The Show is the Dream.

In the Dream you were beautiful, powerful.
In the Past, you were neither of those things. Who made sure you knew it? (in the group?)

The Dream can also be “quit your job to do the creative pursuit” etc.

Tension b/t Dream & Present should be compelling.

Might Be vs. Is

Acceptance practice vs. Radical Dreaming

Be given a clear model of Might Be, but make it frightening, frighteningly beautiful, intimidating/extermination
Tantamount to annihilation.

Why do you distrust the Dream’s ____?

Contempt @ those who chose the Dream.

Descended from the Queen—members of a friend group who experienced The Dream.

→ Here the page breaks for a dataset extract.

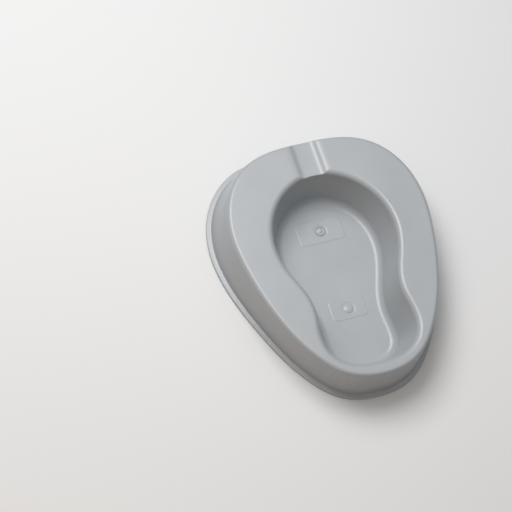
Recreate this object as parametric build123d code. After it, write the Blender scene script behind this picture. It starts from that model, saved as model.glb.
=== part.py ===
from build123d import *
import os

# An adult bedpan: one injection-moulded shell of even wall, open underneath so that pans nest.
# The moulding is cut into its named zones, which meet face to face.
# Millimetres. X is across the pan, +Y points to the wide end with the pouring channel, +Z is up.
# The pan rests on z = 0 and is the same on both sides of x = 0.

# Driving dimensions
HEIGHT = 64.0               # resting face to the seat
WALL = 2.0                  # of the whole moulding
FLOOR_TOP = 5.0             # inside floor of the basin above the resting face
FLANGE_WIDTH = 6.0          # how far the foot flange stands out of the skirt
FLANGE_HEIGHT = 4.0
FLANGE_EDGE_RADIUS = 1.5
SEAT_OUTER_RADIUS = 5.0     # rounding from the seat down into the skirt
SEAT_INNER_RADIUS = 6.0     # rounding from the seat down into the basin
FLOOR_RADIUS = 8.0          # rounding from the basin's wall into its floor

# Pouring channel across the seat at the wide end
CHANNEL_DEPTH = 5.0
CHANNEL_HALF_WIDTH = 19.0   # at the seat
CHANNEL_HALF_FLOOR = 13.0
CHANNEL_RADIUS = 2.5        # of all four corners of its section

# The two round marks where the plastic was injected, and the blank raised panel around each
GATE_RADIUS = 7.5
GATE_HEIGHT = 1.6
GATE_RIM_WIDTH = 1.6
GATE_CENTRE_RADIUS = 2.6
PANEL_HEIGHT = 0.4
PANEL_CORNER = 3.0
PANEL_GAP = 1.0             # between a gate mark and its panel
UPPER_MARK_Y = 60.0
LOWER_MARK_Y = -54.0
UPPER_PANEL_SIZE = (62.0, 34.0)
LOWER_PANEL_SIZE = (48.0, 28.0)

# Outlines: points of the right half, from the wide end to the narrow end
FLANGE_OUTLINE = [
    (0, 178), (44, 177), (80, 171), (112, 151), (138, 115), (150, 64), (143, 5), (122, -58), (83, -133),
    (44, -169), (0, -178),
]
SEAT_OUTLINE = [
    (0, 163), (42, 161), (70, 154), (96, 138), (119, 107), (131, 60), (128, 10), (114, -52), (80, -126),
    (44, -162), (0, -172),
]
OPENING_OUTLINE = [
    (0, 116), (43, 101), (71, 68), (81, 28), (75, -8), (63, -40), (59, -66), (63, -98), (60, -125),
    (38, -148), (0, -155),
]
FLOOR_OUTLINE = [
    (0, 104), (36, 92), (60, 62), (67, 28), (61, -8), (50, -40), (45, -66), (46, -96), (42, -118),
    (26, -133), (0, -137),
]

# Heights at which the moulding is cut into its zones
SEAT_BOTTOM = HEIGHT - 9.0
BASIN_WALL_BOTTOM = FLOOR_TOP + FLOOR_RADIUS + 1.0

CHANNEL_ZONE_HALF_WIDTH = CHANNEL_HALF_WIDTH + 4.0
CHANNEL_ZONE_START = 90.0   # inside the basin, short of the channel

ROUNDING_STEPS = 5          # strips in a quarter round
PAST = 5.0                  # how far a cutting solid runs past the moulding
FAR = 300.0                 # beyond every side of the pan


def closed_curve(half, z=0.0):
    """Smooth closed curve at height z through half an outline and its mirror image."""
    loop = [(x, y, z) for x, y in half]
    loop += [(-x, y, z) for x, y in reversed(half[1:-1])]
    return Spline(*loop, periodic=True)


def grown(half, distance):
    """Half outline moved outwards by a distance, square to the smooth curve through it."""
    curve = closed_curve(half)
    moved = []
    for x, y in half:
        along = curve.tangent_at(curve.param_at_point(Vector(x, y, 0)))
        outwards = Vector(-along.Y, along.X, 0)
        if x == 0:
            outwards = Vector(0, 1 if y > 0 else -1, 0)
        elif outwards.X < 0:
            outwards = -outwards
        moved.append((x + outwards.X * distance, y + outwards.Y * distance))
    return moved


SKIRT_FOOT = grown(FLANGE_OUTLINE, -FLANGE_WIDTH)


def on_wall(low, low_z, high, high_z, z):
    """Outline at height z of a straight wall from one outline at low_z to another at high_z."""
    share = (z - low_z) / (high_z - low_z)
    return [(a + (c - a) * share, b + (d - b) * share) for (a, b), (c, d) in zip(low, high)]


def skirt_at(z):
    """Outer outline of the skirt at height z, without its roundings."""
    return on_wall(SKIRT_FOOT, 0, SEAT_OUTLINE, HEIGHT, z)


def basin_at(z):
    """Inner outline of the basin at height z, without its roundings."""
    return on_wall(FLOOR_OUTLINE, FLOOR_TOP, OPENING_OUTLINE, HEIGHT, z)


def flange_at(z):
    """Outline of the foot flange, the same at every height."""
    return FLANGE_OUTLINE


def quarter_round(level, radius, upwards, outwards):
    """Heights and offsets of a rounding from a wall, at offset 0, to a level face.

    upwards is 1 where the level face is the higher end, outwards is 1 where it lies outside the wall.
    """
    steps = []
    for step in range(ROUNDING_STEPS + 1):
        spoke = Vector(radius, 0, 0).rotate(Axis.Z, 90.0 * step / ROUNDING_STEPS)
        steps.append((level - upwards * (radius - spoke.Y), outwards * (radius - spoke.X)))
    return steps


def shifted(sections, distance):
    """The same sections, each moved outwards by one more distance."""
    return [(z, offset + distance) for z, offset in sections]


def skinned(outline_at, sections):
    """Solid over the outlines at the given heights, each moved outwards by its own offset."""
    faces = [make_face(closed_curve(grown(outline_at(z), offset), z)) for z, offset in sections]
    return loft(faces, ruled=True)


def channel_bar(grow):
    """Bar with the section of the pouring channel, larger all round by grow, along the centre line."""
    floor_z = HEIGHT - CHANNEL_DEPTH - grow
    top_z = HEIGHT + PAST
    half_floor = CHANNEL_HALF_FLOOR + grow
    slope = (CHANNEL_HALF_WIDTH - CHANNEL_HALF_FLOOR) / CHANNEL_DEPTH
    half_top = half_floor + slope * (top_z - floor_z)
    corners = [(-half_floor, floor_z), (half_floor, floor_z), (half_top, top_z), (-half_top, top_z)]
    section = make_face(Polyline(*corners, close=True))
    section = fillet(section.vertices().sort_by(Axis.Y)[:2], CHANNEL_RADIUS + grow)
    return extrude(Plane.XZ * section, -FAR)


def whole_seat():
    """Seat with its roundings down to the skirt and the basin, and the pouring channel across it."""
    top = skinned(skirt_at, [(SEAT_BOTTOM, 0)] + quarter_round(HEIGHT, SEAT_OUTER_RADIUS, 1, -1))
    hole_sections = [(SEAT_BOTTOM - PAST, 0)] + quarter_round(HEIGHT, SEAT_INNER_RADIUS, 1, 1)
    hole = skinned(basin_at, hole_sections + [(HEIGHT + PAST, SEAT_INNER_RADIUS)])
    under = HEIGHT - WALL
    outer_sections = [(SEAT_BOTTOM - PAST, 0)] + quarter_round(under, SEAT_OUTER_RADIUS - WALL, 1, -1)
    inner_sections = [(SEAT_BOTTOM - 2 * PAST, 0)] + quarter_round(under, SEAT_INNER_RADIUS - WALL, 1, 1)
    inner_sections.append((under + PAST, SEAT_INNER_RADIUS - WALL))
    hollow = skinned(skirt_at, shifted(outer_sections, -WALL))
    hollow -= skinned(basin_at, shifted(inner_sections, WALL))
    hollow -= channel_bar(WALL)
    return top - hole - channel_bar(0) - hollow


def channel_zone():
    """Block that holds the pouring channel and a strip of seat on each side of it."""
    length = FAR - CHANNEL_ZONE_START
    middle = CHANNEL_ZONE_START + length / 2
    return Pos(0, middle, HEIGHT) * Box(2 * CHANNEL_ZONE_HALF_WIDTH, length, HEIGHT)


def outer_skirt():
    """Leaning skirt from the foot flange up to the seat's rounding."""
    outside = skinned(skirt_at, [(FLANGE_HEIGHT, 0), (SEAT_BOTTOM, 0)])
    inside = skinned(skirt_at, [(FLANGE_HEIGHT - PAST, -WALL), (SEAT_BOTTOM + PAST, -WALL)])
    return outside - inside


def base_flange():
    """Flange round the foot, with rounded edges, on which the pan rests."""
    lower_edge = list(reversed(quarter_round(0, FLANGE_EDGE_RADIUS, -1, -1)))
    upper_edge = quarter_round(FLANGE_HEIGHT, FLANGE_EDGE_RADIUS, 1, -1)
    plate = skinned(flange_at, lower_edge + upper_edge)
    return plate - skinned(skirt_at, [(-PAST, -WALL), (FLANGE_HEIGHT + PAST, -WALL)])


def basin_wall():
    """Wall of the keyhole basin, between the roundings at its floor and at the seat."""
    outside = skinned(basin_at, [(BASIN_WALL_BOTTOM, WALL), (SEAT_BOTTOM, WALL)])
    return outside - skinned(basin_at, [(BASIN_WALL_BOTTOM - PAST, 0), (SEAT_BOTTOM + PAST, 0)])


def basin_floor():
    """Floor of the basin with the rounding up to its wall."""
    lower_round = list(reversed(quarter_round(FLOOR_TOP - WALL, FLOOR_RADIUS + WALL, -1, -1)))
    upper_round = list(reversed(quarter_round(FLOOR_TOP, FLOOR_RADIUS, -1, -1)))
    outside = skinned(basin_at, shifted(lower_round, WALL) + [(BASIN_WALL_BOTTOM, WALL)])
    return outside - skinned(basin_at, upper_round + [(BASIN_WALL_BOTTOM + PAST, 0)])


def gate_mark(y):
    """Low round mark with a raised rim and a raised centre, on the floor of the basin."""
    disc = Cylinder(GATE_RADIUS, GATE_HEIGHT / 2, align=(Align.CENTER, Align.CENTER, Align.MIN))
    rim = Cylinder(GATE_RADIUS, GATE_HEIGHT, align=(Align.CENTER, Align.CENTER, Align.MIN))
    rim -= Cylinder(GATE_RADIUS - GATE_RIM_WIDTH, 4 * GATE_HEIGHT)
    centre = Cylinder(GATE_CENTRE_RADIUS, GATE_HEIGHT, align=(Align.CENTER, Align.CENTER, Align.MIN))
    return Pos(0, y, FLOOR_TOP) * (disc + rim + centre)


def blank_panel(y, size):
    """Plain raised panel on the floor of the basin, with a round gap for the gate mark."""
    plate = RectangleRounded(*size, PANEL_CORNER) - Circle(GATE_RADIUS + PANEL_GAP)
    return Pos(0, y, FLOOR_TOP) * extrude(plate, PANEL_HEIGHT)


seat = whole_seat()
zones = {
    "seat_deck": seat - channel_zone(),
    "pouring_channel": seat & channel_zone(),
    "outer_skirt": outer_skirt(),
    "base_flange": base_flange(),
    "basin_wall": basin_wall(),
    "basin_floor": basin_floor(),
    "upper_gate_mark": gate_mark(UPPER_MARK_Y),
    "lower_gate_mark": gate_mark(LOWER_MARK_Y),
    "upper_label_panel": blank_panel(UPPER_MARK_Y, UPPER_PANEL_SIZE),
    "lower_label_panel": blank_panel(LOWER_MARK_Y, LOWER_PANEL_SIZE),
}

os.makedirs("parts", exist_ok=True)
for name, zone in zones.items():
    export_step(zone, f"parts/{name}.step")
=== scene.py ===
import math

import bpy
import numpy as np
from mathutils import Matrix, Vector


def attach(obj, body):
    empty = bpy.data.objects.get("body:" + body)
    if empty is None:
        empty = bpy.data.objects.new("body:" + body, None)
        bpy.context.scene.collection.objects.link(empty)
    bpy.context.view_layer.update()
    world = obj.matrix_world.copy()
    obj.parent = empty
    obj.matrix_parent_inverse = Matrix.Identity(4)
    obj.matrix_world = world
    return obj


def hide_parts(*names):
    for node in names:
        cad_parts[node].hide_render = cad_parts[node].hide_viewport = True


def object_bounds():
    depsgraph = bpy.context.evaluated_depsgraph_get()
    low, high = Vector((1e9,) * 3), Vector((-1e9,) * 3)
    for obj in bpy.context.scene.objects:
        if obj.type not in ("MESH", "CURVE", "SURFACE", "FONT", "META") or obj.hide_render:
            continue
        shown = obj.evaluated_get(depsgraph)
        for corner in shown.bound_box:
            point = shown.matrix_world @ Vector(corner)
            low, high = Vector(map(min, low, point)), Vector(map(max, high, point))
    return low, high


# An adult bedpan in light grey polypropylene, one smooth moulding shown as its named zones.
# Shapes are worked out in millimetres, in the frame of the CAD model, and made in metres.

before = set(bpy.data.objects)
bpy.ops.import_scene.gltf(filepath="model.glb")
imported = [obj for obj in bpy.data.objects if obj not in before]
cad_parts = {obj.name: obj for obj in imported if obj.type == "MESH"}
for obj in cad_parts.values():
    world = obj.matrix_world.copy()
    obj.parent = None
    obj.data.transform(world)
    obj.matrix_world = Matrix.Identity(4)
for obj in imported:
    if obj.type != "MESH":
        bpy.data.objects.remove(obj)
cad_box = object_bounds()

MM = 0.001

# ---------------------------------------------------------------- driving dimensions, mm
HEIGHT = (cad_box[1][2] - cad_box[0][2]) / MM
WALL = 2.0
FLOOR_TOP = 5.0
FLANGE_WIDTH = 6.0
FLANGE_HEIGHT = 4.0
FLANGE_EDGE_RADIUS = 1.5
FOOT_RADIUS = 1.2           # of the corner between the flange and the skirt
SEAT_OUTER_RADIUS = 5.0
SEAT_INNER_RADIUS = 6.0
FLOOR_RADIUS = 8.0
SEAT_BOTTOM = HEIGHT - 9.0              # where the seat's zone meets the skirt's and the basin wall's
BASIN_WALL_BOTTOM = FLOOR_TOP + FLOOR_RADIUS + 1.0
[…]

And a Postscript about Tools

I did a fair amount of brainstorming (writing and sketching) for Brave the Dreamer in a 3.5” x 5.5” white Moleskine notebook. I had previously tried to use this notebook for journaling/note-taking and ended up discouraged by the small size. Though I did successfully employ it as a travel journal on a 2018 trip to Italy, it became water-damaged in the process, and the white cover got kinda scrungly-looking. It would have continued languishing in disuse had I not heard my writer friend gush about doing morning pages in Decomposition notebooks for their low-stakes, recycled aesthetic.

I decided to pull the Moleskine out for brainstorming, and surprise surprise, the small size and obvious discoloration worked in its favor! I felt less self-imposed pressure to have something perfect on the page, and I had to scrawl very little before I was on a new page, free from any psychic shackles of the previous ones and racking up internal reward points the more pages I used. It also helped that I was seated at a local cafe/bookstore that forbids screens and that I used ink, precluding me from erasing anything (particularly sketches).


  1. In this case, I was commenting on a charcoal briquette, which was used in the game as an ingredient in magical ink mixing, important for my mage character.

  2. These dreams spawned an idea for a novel that I managed to workshop into a completed outline earlier this summer using the tarot-like storytelling game Spindlewheel as a writing aid. Another blog post covering that process is probably due!